Thursday, January 24, 2013

Knife Fight: Political Smugness Run Amok


There is no equivalent for political journalist turned Pulitzer Prize winning novelist Allen Drury in our current day and age.  This sad fact is brought home loud and clear in Bill Guttentag’s even sadder political wish fulfillment fantasy Knife Fight (trailer here), which opens tomorrow in New York at the IFC Center.

Paul Turner is a ruthless political consultant, but that is okay, because he only uses his powers for “good” rather than “evil.”  Giving an ostensibly warts-and-all tutorial to his new apprentice Kerstin, Turner explains, at their worst, his liberal clients are well-intentioned rogues, where as the other party is nothing but scum-sucking corporate tools.  The prime example is the Clintonesque Kentucky governor proposing to makes foreclosures a death-penalty crime.  Tired of bending but not breaking his ethical principles to save the philandering governor’s bacon, Turner recharges his idealism by taking on a long shot California gubernatorial candidate, who promises to save the state from bankruptcy with an unprecedented explosion of entitlement spending.

One of the most odious features of contemporary politics is the non-apology-apology and Turner has one of the worst examples ever.  He does not quite say “I’m sorry you attempted suicide because you couldn’t hack my relentless campaign of character assassination,” but its close.
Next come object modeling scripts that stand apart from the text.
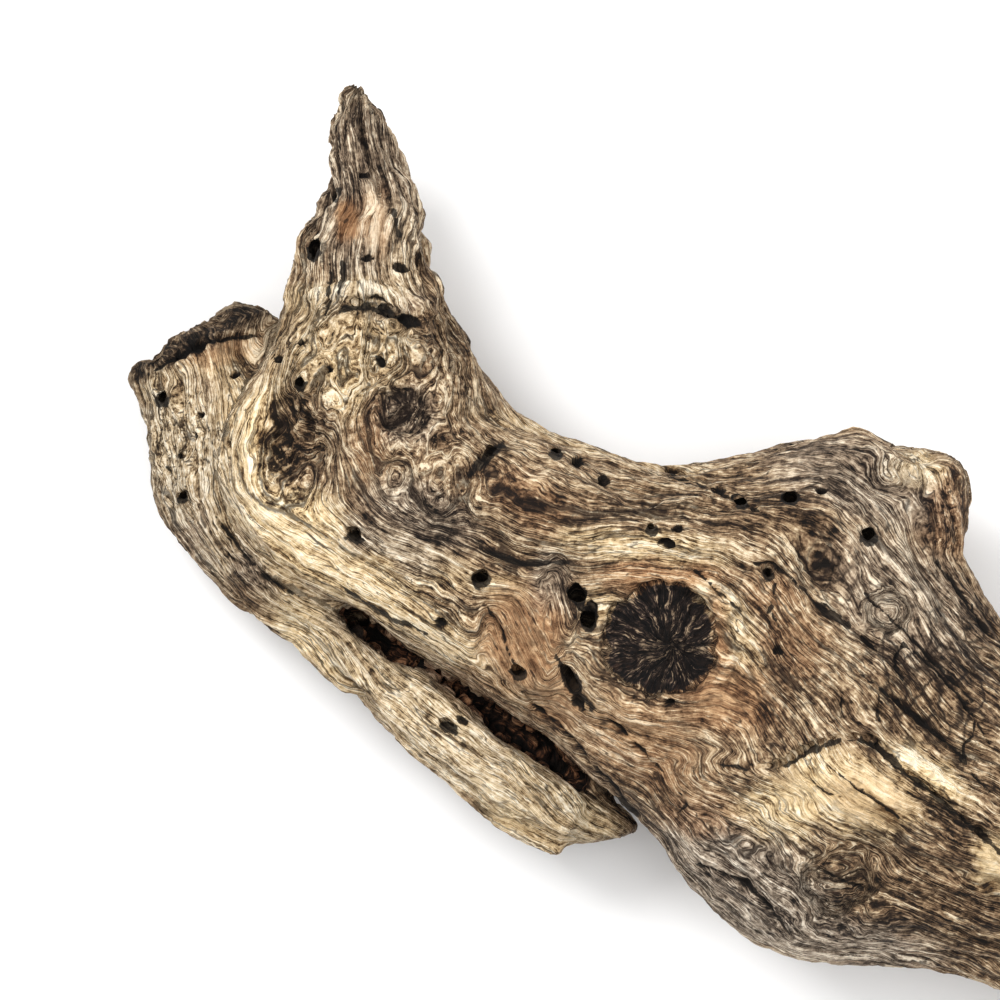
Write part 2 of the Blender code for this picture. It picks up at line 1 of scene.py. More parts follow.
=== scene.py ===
# %% [markdown]
# # A weathered piece of driftwood
#
# The object is one piece of wood: a bent trunk that ends in a splintered spike, a thin slab split
# from its lower side, knots, cracks and worm holes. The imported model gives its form. This lesson
# gives it a finer skin, carves the grain into that skin, and paints it from the grain itself.

# %% Load the frame
import itertools
import math

import bpy
import numpy as np
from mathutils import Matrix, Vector


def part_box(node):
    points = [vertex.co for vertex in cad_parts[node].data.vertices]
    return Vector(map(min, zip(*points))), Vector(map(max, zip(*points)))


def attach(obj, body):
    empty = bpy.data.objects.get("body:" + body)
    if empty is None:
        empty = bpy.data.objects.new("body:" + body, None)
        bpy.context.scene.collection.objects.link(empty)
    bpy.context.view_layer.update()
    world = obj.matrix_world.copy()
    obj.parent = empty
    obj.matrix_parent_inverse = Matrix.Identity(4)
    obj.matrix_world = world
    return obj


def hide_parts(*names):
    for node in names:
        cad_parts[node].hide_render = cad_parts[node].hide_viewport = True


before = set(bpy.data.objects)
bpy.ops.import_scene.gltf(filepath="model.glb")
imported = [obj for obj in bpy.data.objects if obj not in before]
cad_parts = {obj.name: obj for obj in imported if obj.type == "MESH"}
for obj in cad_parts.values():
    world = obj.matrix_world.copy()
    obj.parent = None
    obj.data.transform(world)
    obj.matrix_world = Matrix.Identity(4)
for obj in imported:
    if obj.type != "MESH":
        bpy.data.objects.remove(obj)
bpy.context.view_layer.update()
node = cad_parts["driftwood"]
low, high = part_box("driftwood")

# %% [markdown]
# ## Places on the wood
#
# The wood lies on its back and the camera looks straight down. So a place on its upper face can be
# named by where the photograph shows it. One pixel is a quarter of a millimetre. The wood's left
# edge and the tip of its spike fix where the pixels lie in the model.

# %% From photograph to model
MM = 0.001
PIXEL = 0.25 * MM
LEFT_EDGE_PX = 123
SPIKE_TIP_PX = 84
PHOTO_PX = 1000


def spot(px, py, z=0.0):
    """A photograph position as a point of the model, z metres above the floor."""
    return Vector((low.x + (px - LEFT_EDGE_PX) * PIXEL, high.y - (py - SPIKE_TIP_PX) * PIXEL, z))


def photo_places(points):
    """Model points in metres as photograph positions, in pixels."""
    across = LEFT_EDGE_PX + (points[:, 0] - low.x) / PIXEL
    down = SPIKE_TIP_PX + (high.y - points[:, 1]) / PIXEL
    return np.stack([across, down], 1)


print("the middle of the photograph lies at", [round(v, 4) for v in spot(500, 500)])

# %% [markdown]
# ## The floor, the camera and the light
#
# The photograph is a product shot from straight above, with no strong perspective. A long lens far
# away gives that. Big soft lamps give light with pale, open shadows, and the one at the upper left
# is the strongest, because the lower right of the wood is the darker side.

# %% Camera
CAMERA_HEIGHT = 3.0
SILHOUETTE_HEIGHT = 40 * MM
SENSOR_MM = 36

camera_data = bpy.data.cameras.new("camera")
camera_data.sensor_width = SENSOR_MM
camera_data.lens = SENSOR_MM * (CAMERA_HEIGHT - SILHOUETTE_HEIGHT) / (PHOTO_PX * PIXEL)
camera_data.clip_end = 20
camera = bpy.data.objects.new("camera", camera_data)
camera.location = spot(PHOTO_PX / 2, PHOTO_PX / 2, CAMERA_HEIGHT)
bpy.context.scene.collection.objects.link(camera)
bpy.context.scene.camera = camera
print("lens in mm:", round(camera_data.lens))


# %% Floor and lamps
def srgb(red, green, blue):
    """A colour as seen on a screen, 0 to 255, as the linear colour that a shader takes."""
    values = [value / 255 for value in (red, green, blue)]
    return (*[v / 12.92 if v <= 0.04045 else ((v + 0.055) / 1.055) ** 2.4 for v in values], 1.0)


white = bpy.data.materials.new("floor_white")
white.use_nodes = True
shader = white.node_tree.nodes["Principled BSDF"]
shader.inputs["Base Color"].default_value = srgb(248, 248, 248)
shader.inputs["Roughness"].default_value = 0.9
bpy.ops.object.select_all(action="DESELECT")
bpy.ops.mesh.primitive_plane_add(size=12, location=(0, 0, 0))
floor = bpy.context.object
floor.name = "floor"
floor.data.materials.append(white)


def lamp(name, place, size, watts):
    """A square soft lamp that points at the middle of the wood."""
    data = bpy.data.lights.new(name, "AREA")
    data.size = size
    data.energy = watts
    obj = bpy.data.objects.new(name, data)
    obj.location = place
    obj.rotation_euler = (Vector((0, 0, 0.04)) - obj.location).to_track_quat("-Z", "Y").to_euler()
    bpy.context.scene.collection.objects.link(obj)
    return obj


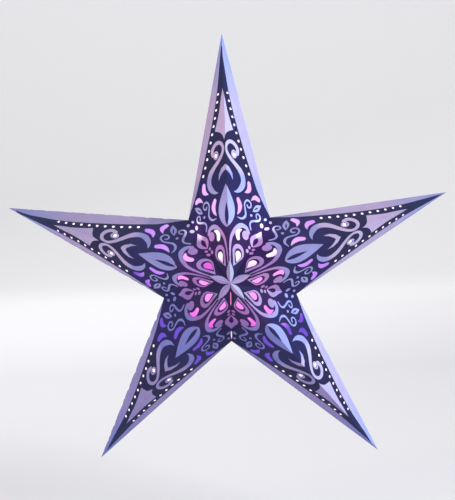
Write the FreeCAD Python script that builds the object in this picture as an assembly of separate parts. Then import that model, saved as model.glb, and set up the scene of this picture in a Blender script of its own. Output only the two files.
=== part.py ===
import FreeCAD, Part
import math
import os

# A hanging five-armed paper star, folded and glued up from printed card, hollow inside.
# Twenty three-cornered facets meet along ridges (apex to tip), valleys (apex to notch) and
# the outline (notch to tip). Windows are cut through every facet and backed with tissue.
# Millimetres and degrees. The star stands in the XZ plane, its front looks along -Y, and
# the origin is the tip of the upper arm, which is where it hangs.

# Star
apex_depth = 95.0
card_thickness = 0.4
tissue_thickness = 0.1

# How far each arm's tip and each notch lies from the middle. Hand glued arms are not quite
# equal.
right_arm_reach = 294.9
top_arm_reach = 304.6
left_arm_reach = 296.9
lower_left_arm_reach = 299.1
lower_right_arm_reach = 304.5
upper_right_notch_reach = 87.6
upper_left_notch_reach = 87.2
left_notch_reach = 92.4
bottom_notch_reach = 89.5
right_notch_reach = 89.4

# The arms and the notches also lean a little. Angles are counter-clockwise from +X, seen
# from the front.
right_arm_angle = 18.6
top_arm_angle = 90.0
left_arm_angle = 161.5
lower_left_arm_angle = 233.1
lower_right_arm_angle = 307.4
upper_right_notch_angle = 52.8
upper_left_notch_angle = 126.4
left_notch_angle = 198.8
bottom_notch_angle = 268.6
right_notch_angle = 339.9
arm_reaches = {
    "right": right_arm_reach,
    "top": top_arm_reach,
    "left": left_arm_reach,
    "lower_left": lower_left_arm_reach,
    "lower_right": lower_right_arm_reach,
}
arm_angles = {
    "right": right_arm_angle,
    "top": top_arm_angle,
    "left": left_arm_angle,
    "lower_left": lower_left_arm_angle,
    "lower_right": lower_right_arm_angle,
}
# Each notch is listed under the arm that comes before it, counter-clockwise.
notch_reaches = {
    "right": upper_right_notch_reach,
    "top": upper_left_notch_reach,
    "left": left_notch_reach,
    "lower_left": bottom_notch_reach,
    "lower_right": right_notch_reach,
}
notch_angles = {
    "right": upper_right_notch_angle,
    "top": upper_left_notch_angle,
    "left": left_notch_angle,
    "lower_left": bottom_notch_angle,
    "lower_right": right_notch_angle,
}

# The windows are laid out on one flat facet: x runs along the ridge from the apex, y runs
# across from the ridge. The layout stretches with the facet that it is cut into.
layout_ridge = 314.7
layout_notch_x = 97.5
layout_notch_y = 86.5

# Folds fall a little beside the print, so on each arm the windows lie off the layout: along
# the ridge by one amount near the apex and another near the tip, and across it towards the
# arm's left side. This drift dies out towards the valleys, below a share of the way to the tip.
print_drifts = {
    "right": (0.0, 8.0, -0.5),
    "top": (-5.0, -4.5, 2.6),
    "left": (-2.5, 0.5, 4.0),
    "lower_left": (-0.5, 0.5, 0.6),
    "lower_right": (-1.0, -1.5, 0.0),
}
drift_blend = 0.2

# Teardrop window: its point, the centre of its round end and that end's radius
drop_point = (29.5, 14.0)
drop_centre = (39.3, 18.2)
drop_radius = 5.0
drop_steps = 6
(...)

Described in some places as a “political thriller,” Knife Fight is anything but.  Guttentag (with an assist from former Gore flack Chris Lehane) thoroughly stacks the deck in favor of Turner’s clients, while portraying him as unfailingly brilliant, so there is absolutely no suspense whether righteousness will prevail.  Even Turner’s big crisis of conscience amounts to little more than a supposed showcase for his superior sensitivity.

Just when Knife Fight reminds viewers how much we do not miss the cynical sanctimony and self-consciously rat-a-tat-tat dialogue of The West Wing, Richard Schiff appears as Dimitris, Turner’s Obiwan dirty trickster.  As Turner, Rob Lowe exudes interminable smugness.  Eric McCormack does the same as the governor, adding an impossibly bad southern accent.  Of course, nobody of note plays any of the conservative candidates, because they are seen exclusively in ridiculously over-the-top attack ads.  Only Jamie Chung comes across remotely likable as the young Jedi Kerstin, perhaps because she has little to do besides rolling her eyes at Turner’s unethical tactics.

If not the worst film of 2013 (time will tell), Knife Fight is the overwhelming frontrunner for the most simplistic.  Indeed, it is so stilted and self-congratulatory it would make even James Carville nauseous.  The combination of wafer-thin characterization and contrived plotting is not a winning one.  Only the most insecure and insular leftwing partisan could take solace from it.  Not recommended, not even for those who are down with it politically, chapter and verse, Knife Fight opens tomorrow (1/25) at the IFC Center.